Unsurprisingly, field blend wines are rarely boring or lacklustre as their whole raison d’etre was to ensure that the wines produced possessed sufficient ripeness, freshness and complexity through a mystical melange of grape varieties. One of my favourite field blend wines used to be produced by the Spanish winery Vina Sastre in the Ribera del Duero. One of their oldest Tempranillo vineyard blocks of over 100 years old had a Palomino vine planted after every 10 red vines. When picked all together, the Palomino would still be fresh and acidic, adding a wonderful vibrancy and lift to the final red wine. Sadly, the winery owner decided one day that the Ribera del Duero summers were too hot to drink red wine all day so broke with tradition and harvest the white Palomino grapes separately to make a chillable, quaffable white wine. The red blend was never the same again.
This week also saw the release of probably South Africa’s most famous field blend, the ‘T Voetpad 2022 white from Sadie Family Wines. The name means ‘The Footpath’ in Dutch, and comes from the name of Dirk Brand’s wheat and rooibos tea farm, where the rustic block of old vines is tucked away. Eben Sadie reckons this is surely the most isolated old vine vineyard in the country, presumably originally planted to supply the farmer and his neighbours. Its 1.4 hectares host varieties established in the Cape since the early days of European settlement, with most of the planting done between 1887 to 1928, and all of the vines are grown on their own ungrafted ‘Franc de Pied’ roots.
‘T Voetpad is of course a field blend with all the varieties picked together in one morning’s harvest. After co-fermentation, the wine is left in casks and foudre for the entire first 12 months on the fine fermentation lees before being bottled unfiltered and unfined straight off its lees. This 2022 ‘T Voetpad is incredibly expressive, being a blend of Semillon Blanc, Semillon Gris, Palomino, Chenin Blanc and Muscat d’ Alexandrie.
If the ‘T Voetpad vineyard is one of the oldest in South Africa, the Brookdale Estate field blend white from Paarl has to be one of the youngest, planted circa seven years ago by English owner Tim Rudd under the guidance of Duncan Savage. When I enquired what exactly was planted in the vineyard, current head winemaker Kiara Scott was able to name all 16 varieties… including Chenin Blanc, Piquepoul, Verdejo, Clairette Blanche, Pinot Gris, Macbao, Grenache, Semillon, Roussanne, Vermentino, Marsanne, Petit Manseng, Albariño, Palomino, Chardonnay and Grillo. But she did confess, with a smile on her face, that owner Tim Rudd insisted on cutting off all the identification tags after the vines were planted so that the final wine was truly a blind field blend.
In a wonderful kind of way, sometimes progress is best expressed through the reinvigoration of traditional ways and means.

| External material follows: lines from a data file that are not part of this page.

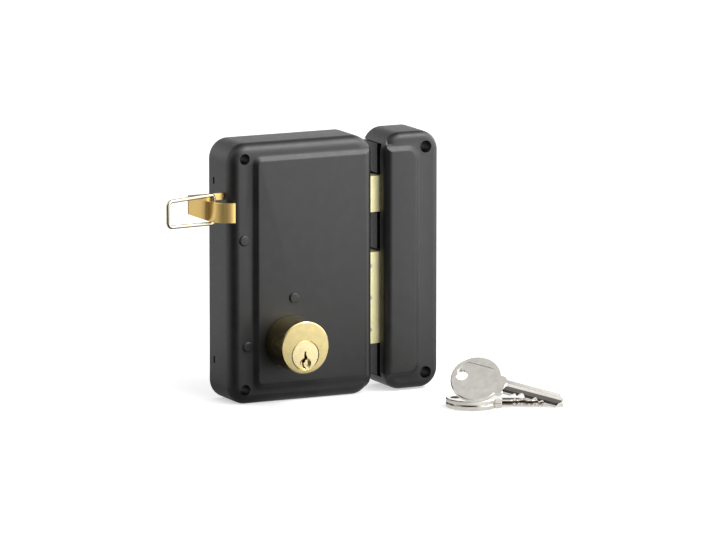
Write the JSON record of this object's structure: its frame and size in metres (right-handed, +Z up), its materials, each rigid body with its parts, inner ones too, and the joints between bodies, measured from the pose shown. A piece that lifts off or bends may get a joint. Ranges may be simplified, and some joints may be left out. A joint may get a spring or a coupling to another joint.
{
  "type": "rim box lock",
  "caption": "Surface-mounted box lock with a sprung latch, a key-driven dead bolt, a pull ring, a box keeper and loose keys.",
  "frame": {"origin": "where the key axis meets the door side of the back plate", "axes": "+X from the lock to the keeper, +Y into the door, +Z up"},
  "size_m": [0.196, 0.1255, 0.14],
  "materials": {
    "black_coat": "satin black powder coat",
    "black_steel": "black coated steel",
    "zinc_steel": "zinc plated",
    "hard_steel": "hardened, ground",
    "spring_steel": "bright drawn",
    "cylinder_brass": "turned and polished",
    "plug_brass": "turned",
    "pin_brass": "turned",
    "gear_brass": "stamped",
    "bolt_brass": "extruded and brushed",
    "strip_brass": "rolled strip",
    "nickel_wire": "nickel plated",
    "key_nickel": "nickel plated"
  },
  "bodies": {
    "root": {"case_cover": "black_coat", "back_plate": "black_steel", "case_spacers": "black_steel", "cover_posts": "black_steel", "idler_post": "black_steel", "idler_washer": "zinc_steel", "rack_guide": "zinc_steel", "fore_end_plate": "zinc_steel", "fore_end_screws": "zinc_steel", "cylinder_body": "cylinder_brass", "driver_pins": "pin_brass", "pin_springs": "spring_steel", "cylinder_screws": "zinc_steel", "spring_bracket": "zinc_steel", "latch_spring": "spring_steel"},
    "plug": {"cylinder_plug": "plug_brass", "cylinder_gear": "gear_brass", "plug_clip": "spring_steel", "key_pins": "pin_brass"},
    "idler": {"idler_wheel": "gear_brass", "idler_pinion": "zinc_steel"},
    "dead_bolt_body": {"dead_bolt": "bolt_brass", "dead_bolt_pins": "hard_steel", "dead_bolt_rack": "zinc_steel", "rack_rivets": "zinc_steel"},
    "latch": {"latch_bolt": "bolt_brass", "latch_rod": "zinc_steel", "rod_clip": "spring_steel", "pull_strip": "strip_brass", "strip_rivets": "zinc_steel"},
    "ring": {"pull_ring": "nickel_wire"},
    "keeper": {"keeper_cover": "black_coat", "keeper_plate": "black_steel", "keeper_spacers": "black_steel"},
    "key_1_body": {"key_1": "key_nickel"},
    "key_2_body": {"key_2": "key_nickel"},
    "key_3_body": {"key_3": "key_nickel"}
  },
  "joints": [
    {"name": "plug_turn", "type": "hinge", "parent": "root", "child": "plug", "pos_m": [0, 0, 0], "axis": [0, -1, 0], "range_deg": [0, 720]},
    {"name": "idler_turn", "type": "hinge", "parent": "root", "child": "idler", "pos_m": [0.0028, 0, 0.0274], "axis": [0, -1, 0], "range_deg": [-252.5, 0]},
    {"name": "dead_bolt_slide", "type": "slide", "parent": "root", "child": "dead_bolt_body", "axis": [-1, 0, 0], "range_m": [0, 0.0207]},
    {"name": "latch_slide", "type": "slide", "parent": "root", "child": "latch", "axis": [-1, 0, 0], "range_m": [0, 0.0125], "stiffness_N_per_m": 400, "springref_m": -0.02, "deforming": ["latch_spring"]},
    {"name": "ring_swing", "type": "hinge", "parent": "latch", "child": "ring", "pos_m": [-0.03995, -0.015, 0.0769], "axis": [0, 0, 1], "range_deg": [-12, 80]},
    {"name": "keeper_part", "type": "slide", "parent": "root", "child": "keeper", "axis": [1, 0, 0], "range_m": [0, 0.04]},
    {"name": "key_1_lift", "type": "slide", "parent": "root", "child": "key_1_body", "axis": [0, 0, 1], "range_m": [0, 0.06]},
    {"name": "key_2_lift", "type": "slide", "parent": "key_1_body", "child": "key_2_body", "axis": [0, 0, 1], "range_m": [0, 0.06]},
    {"name": "key_3_lift", "type": "slide", "parent": "key_2_body", "child": "key_3_body", "axis": [0, 0, 1], "range_m": [0, 0.06]}
  ],
  "couplings": [
    {"joint": "idler_turn", "follows": "plug_turn", "ratio": -0.35},
    {"joint": "dead_bolt_slide", "follows": "plug_turn", "m_per_rad": 0.001647}
  ]
}
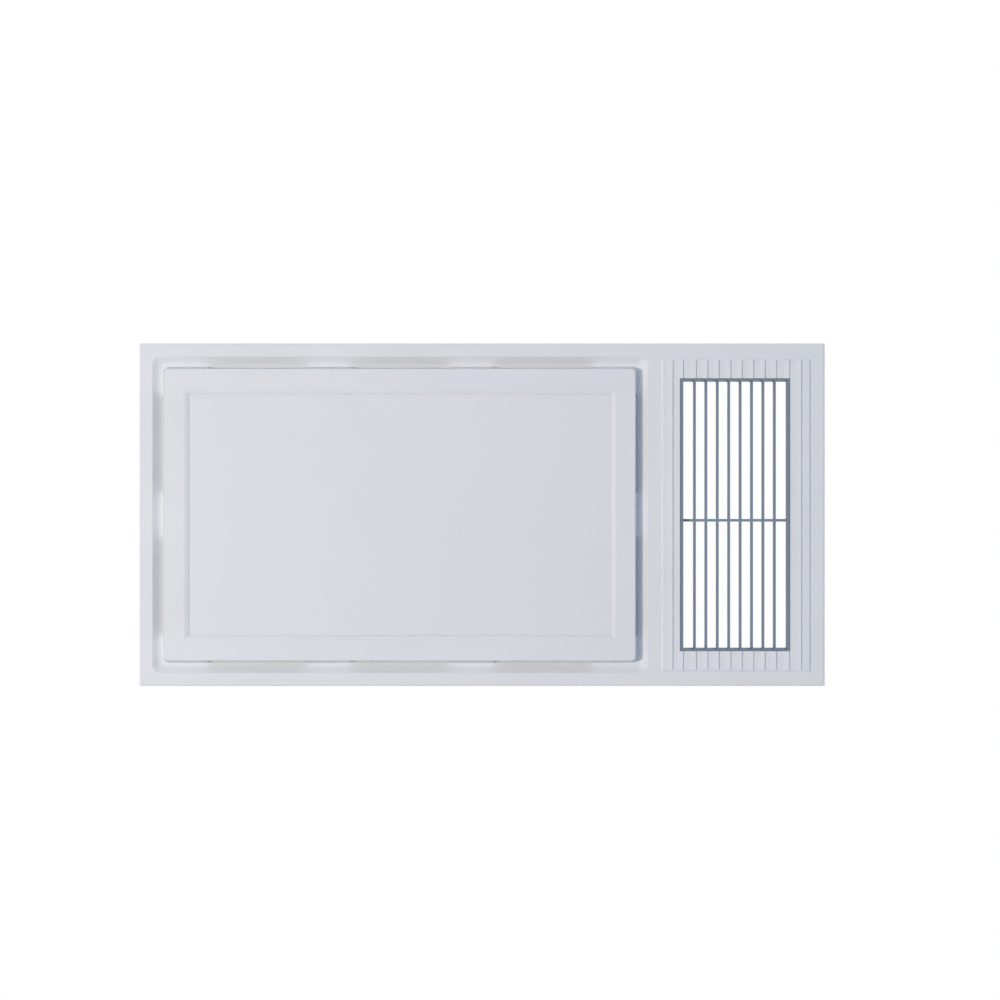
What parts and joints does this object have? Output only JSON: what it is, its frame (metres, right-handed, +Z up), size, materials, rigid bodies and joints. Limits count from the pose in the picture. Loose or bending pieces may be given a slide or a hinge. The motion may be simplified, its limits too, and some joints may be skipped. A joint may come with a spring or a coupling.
{
  "type": "ceiling heater",
  "caption": "Rectangular ceiling fan heater: a face with a raised light panel beside a ribbed field with a barred outlet, under a sheet-metal casing with an extract spigot.",
  "frame": {"origin": "middle of the ceiling plane, in the plane of the face's rim, which lies against the ceiling", "axes": "+Z up into the ceiling void, +X along the long side from the lamp to the outlet, +Y across; the face looks down, along -Z"},
  "size_m": [0.6, 0.3, 0.1864],
  "materials": {
    "white_abs": "satin",
    "opal_acrylic": "satin",
    "clear_acrylic": "polished",
    "white_film": "matte",
    "tray_aluminium": "satin",
    "blue_grey_abs": "satin",
    "slate_abs": "satin",
    "galvanised_steel": "satin",
    "spring_steel": "satin",
    "black_nylon": "matte",
    "grey_nylon": "matte",
    "foam_rubber": "matte",
    "circuit_board": "satin",
    "brass": "satin",
    "heater_ceramic": "matte"
  },
  "bodies": {
    "housing": {"blower_scroll": "grey_nylon", "cable_gland": "black_nylon", "control_board": "circuit_board", "control_box": "black_nylon", "control_cover": "black_nylon", "damper_bush_1": "black_nylon", "damper_bush_2": "black_nylon", "damper_motor": "grey_nylon", "damper_stop": "galvanised_steel", "extract_collar": "galvanised_steel", "fan_deck": "galvanised_steel", "gland_nut": "black_nylon", "hanger_bracket_1": "galvanised_steel", "hanger_bracket_2": "galvanised_steel", "hanger_bracket_3": "galvanised_steel", "hanger_bracket_4": "galvanised_steel", "heater_element_1": "heater_ceramic", "heater_element_2": "heater_ceramic", "heater_fins_1": "tray_aluminium", "heater_fins_2": "tray_aluminium", "heater_fins_3": "tray_aluminium", "heater_frame": "black_nylon", "heater_terminals": "grey_nylon", "housing_shell": "galvanised_steel", "inlet_ring": "galvanised_steel", "led_driver": "white_abs", "motor_can": "tray_aluminium", "motor_plate": "galvanised_steel", "partition_plate": "galvanised_steel", "relay": "grey_nylon", "run_capacitor": "tray_aluminium", "terminal_block": "grey_nylon", "thermal_cutout": "black_nylon", "throat_plate": "galvanised_steel", "transition_duct": "grey_nylon"},
    "impeller": {"impeller": "black_nylon", "motor_shaft": "spring_steel", "impeller_nut": "brass"},
    "damper": {"damper_blade": "tray_aluminium", "damper_seal": "foam_rubber", "damper_shaft": "spring_steel"},
    "face": {"face_panel": "white_abs", "grille_sleeve": "slate_abs", "outlet_grille": "blue_grey_abs", "outlet_gasket": "foam_rubber", "face_spring_1": "spring_steel", "face_spring_2": "spring_steel", "face_spring_3": "spring_steel", "face_spring_4": "spring_steel"},
    "lamp": {"lamp_bezel": "white_abs", "lamp_diffuser": "opal_acrylic", "light_guide": "clear_acrylic", "reflector": "white_film", "led_strip_1": "white_film", "led_strip_2": "white_film", "lamp_tray": "tray_aluminium", "lamp_plug": "black_nylon"}
  },
  "joints": [
    {"name": "impeller_spin", "type": "hinge", "parent": "housing", "child": "impeller", "pos_m": [-0.07785, 0, 0.0856], "axis": [0, 0, 1], "continuous": true},
    {"name": "damper_swing", "type": "hinge", "parent": "housing", "child": "damper", "pos_m": [0.157, 0, 0.139], "axis": [0, -1, 0], "range_deg": [0, 90]},
    {"name": "face_release", "type": "slide", "parent": "housing", "child": "face", "axis": [0, 0, -1], "range_m": [0, 0.045]},
    {"name": "lamp_release", "type": "slide", "parent": "face", "child": "lamp", "axis": [0, 0, -1], "range_m": [0, 0.03]}
  ]
}
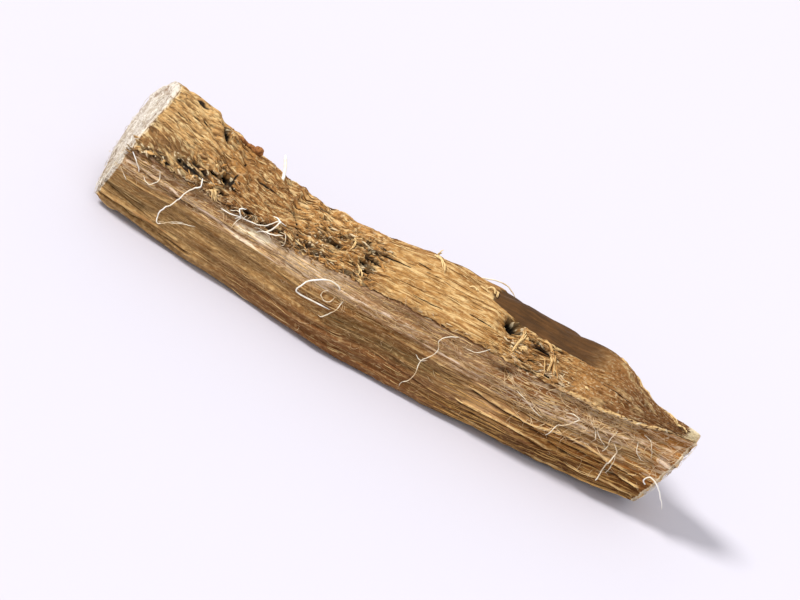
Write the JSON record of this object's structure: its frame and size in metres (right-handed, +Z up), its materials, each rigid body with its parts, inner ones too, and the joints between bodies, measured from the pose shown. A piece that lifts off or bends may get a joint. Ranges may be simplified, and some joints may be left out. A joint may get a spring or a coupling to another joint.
{
  "type": "dried marshmallow root piece",
  "caption": "Cut piece of dried marshmallow root, split lengthwise, with furrowed bark over a fibrous split face and two cut ends.",
  "frame": {"origin": "middle of the root's footprint on the table, at table height", "axes": "+X along the root from its square cut to its oblique cut, +Z up, -Y towards the fibrous split face"},
  "size_m": [0.0584, 0.013, 0.012],
  "materials": {
    "dried_root": "matt furrowed bark with pale dry fibre on the split and cut faces"
  },
  "bodies": {
    "root": {"root_piece": "dried_root"}
  },
  "joints": []
}
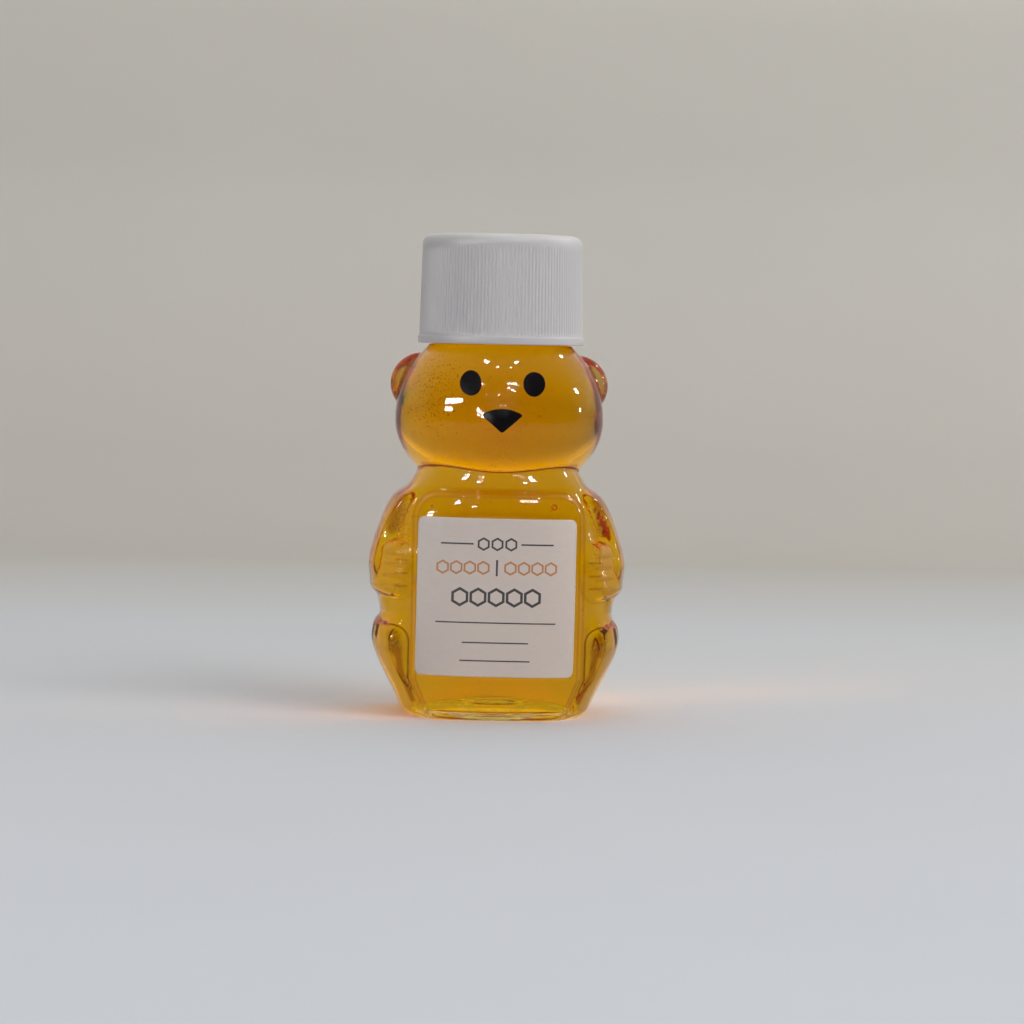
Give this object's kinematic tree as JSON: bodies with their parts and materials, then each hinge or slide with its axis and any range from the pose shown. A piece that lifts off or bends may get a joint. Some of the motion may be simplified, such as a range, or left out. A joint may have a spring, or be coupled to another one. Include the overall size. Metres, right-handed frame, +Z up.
{
  "type": "honey bear bottle",
  "caption": "Small clear bear-shaped squeeze bottle filled with honey, with a ribbed white screw cap, a square front label and printed eyes and nose.",
  "frame": {"origin": "middle of the base, on the surface that the bottle stands on", "axes": "+Z up along the neck, -Y out of the face and the front label, +X to the bear's left"},
  "size_m": [0.0418, 0.0336, 0.078],
  "materials": {
    "clear_pet": "clear, glossy",
    "honey": "clear amber liquid",
    "white_cap": "satin white",
    "liner_foam": "matte foam",
    "label_paper": "matte paper with print",
    "black_ink": "glossy print"
  },
  "bodies": {
    "bottle": {"bottle_shell": "clear_pet", "honey_fill": "honey", "front_label": "label_paper", "left_eye": "black_ink", "right_eye": "black_ink", "nose": "black_ink"},
    "liner": {"cap_liner": "liner_foam"},
    "cap": {"screw_cap": "white_cap"}
  },
  "joints": [
    {"name": "cap_lift", "type": "slide", "parent": "bottle", "child": "liner", "axis": [0, 0, 1], "range_m": [0, 0.0175]},
    {"name": "cap_turn", "type": "hinge", "parent": "liner", "child": "cap", "pos_m": [0, 0, 0.07], "axis": [0, 0, 1], "range_deg": [0, 1980]}
  ],
  "couplings": [
    {"joint": "cap_lift", "follows": "cap_turn", "m_per_rad": 0.00050532}
  ]
}
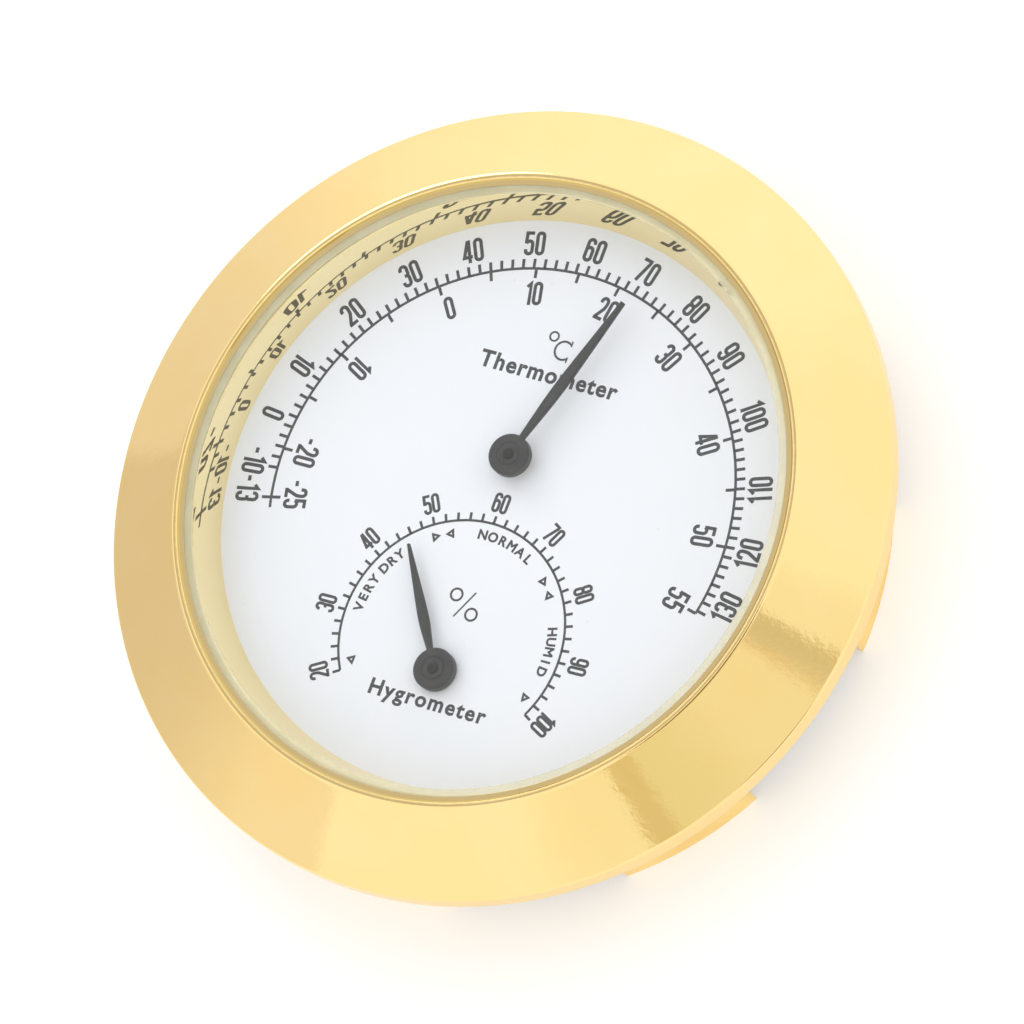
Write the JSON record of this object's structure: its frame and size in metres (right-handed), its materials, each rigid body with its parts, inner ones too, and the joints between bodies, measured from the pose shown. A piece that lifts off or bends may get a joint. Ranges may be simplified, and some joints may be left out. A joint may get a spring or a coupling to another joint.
{
  "type": "dial hygrometer",
  "caption": "Round panel-mounted dial hygrometer with a second pointer for temperature, a gold conical bezel, a glass lens and a push-fit can with notched rear vents.",
  "frame": {"origin": "centre of the rear plane, on the case's axis", "axes": "+Z out of the dial along the case's axis, +Y to the top of the dial, +X to its right as it is read"},
  "size_m": [0.072, 0.072, 0.0155],
  "materials": {
    "gold_bezel": "polished gold plating on the conical bezel",
    "gold_mirror": "mirror-bright gold plating inside the lens",
    "gold_can": "gold plating, satin",
    "lens_glass": "clear flat glass with a green edge",
    "clear_gasket": "milky clear vinyl",
    "dial_white": "satin white paint, printed in dark grey",
    "cover_plastic": "dark brown-grey moulded plastic",
    "bright_steel": "bright zinc-plated steel",
    "blackened_steel": "blackened steel",
    "frame_steel": "stamped plated steel",
    "turned_brass": "turned brass",
    "bimetal_strip": "rolled bimetal strip",
    "humidity_strip": "humidity-sensitive film on metal foil",
    "dial_ink": "dark grey screen print",
    "pointer_black": "matt charcoal"
  },
  "bodies": {
    "root": {"bezel": "gold_bezel", "lens": "lens_glass", "lens_gasket": "clear_gasket", "reflector_ring": "gold_mirror", "dial_plate": "dial_white", "housing": "gold_can", "back_cover": "cover_plastic", "cover_screws": "bright_steel", "thermometer_frame": "frame_steel", "thermometer_front_bush": "turned_brass", "thermometer_friction_washer": "bright_steel", "hygrometer_frame": "frame_steel", "hygrometer_front_bush": "turned_brass", "hygrometer_friction_washer": "bright_steel"},
    "thermometer_adjuster": {"thermometer_adjuster": "turned_brass", "thermometer_coil_pin": "turned_brass", "thermometer_coil": "bimetal_strip"},
    "thermometer_pointer": {"thermometer_pointer": "pointer_black", "thermometer_spindle": "blackened_steel", "thermometer_collet": "turned_brass"},
    "hygrometer_adjuster": {"hygrometer_adjuster": "turned_brass", "hygrometer_coil_pin": "turned_brass", "hygrometer_coil": "humidity_strip"},
    "hygrometer_pointer": {"hygrometer_pointer": "pointer_black", "hygrometer_spindle": "blackened_steel", "hygrometer_collet": "turned_brass"}
  },
  "joints": [
    {"name": "thermometer_calibration", "type": "hinge", "parent": "root", "child": "thermometer_adjuster", "pos_m": [0, 0.00405, 0.0034], "axis": [0, 0, -1], "range_deg": [-15, 15]},
    {"name": "hygrometer_calibration", "type": "hinge", "parent": "root", "child": "hygrometer_adjuster", "pos_m": [0, -0.01574, 0.0034], "axis": [0, 0, -1], "range_deg": [-15, 15]},
    {"name": "thermometer_reading", "type": "hinge", "parent": "thermometer_adjuster", "child": "thermometer_pointer", "pos_m": [0, 0.00405, 0.0104], "axis": [0, 0, -1], "range_deg": [-131, 94.5], "stiffness_Nm_per_rad": 0.000002, "deforming": ["thermometer_coil"]},
    {"name": "hygrometer_reading", "type": "hinge", "parent": "hygrometer_adjuster", "child": "hygrometer_pointer", "pos_m": [0, -0.01574, 0.0104], "axis": [0, 0, -1], "range_deg": [-71, 132.5], "stiffness_Nm_per_rad": 0.000002, "deforming": ["hygrometer_coil"]}
  ]
}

South Africa makes some of the most striking white wines in the world and none are more impressive than our beautiful white blends. But there is just a small chance that we might be able to produce something even more authentic and complex with the use of red and white field blend plantings. I, for one, love the idea and look forward to seeing more producers releasing new wines following this stylistic philosophy.
- Greg Sherwood was born in Pretoria, South Africa, and as the son of a career diplomat, spent his first 21 years traveling the globe with his parents. With a Business Management and Marketing degree from Webster University, St. Louis, Missouri, USA, Sherwood began his working career as a commodity trader. In 2000, he decided to make more of a long-held interest in wine taking a position at Handford Wines in South Kensington, London, working his way up to the position of Senior Wine Buyer. Earlier this year, he moved across to South African specialist merchant Museum Wines to become the Fine Wine Director. He qualified as a Master of Wine in 2007.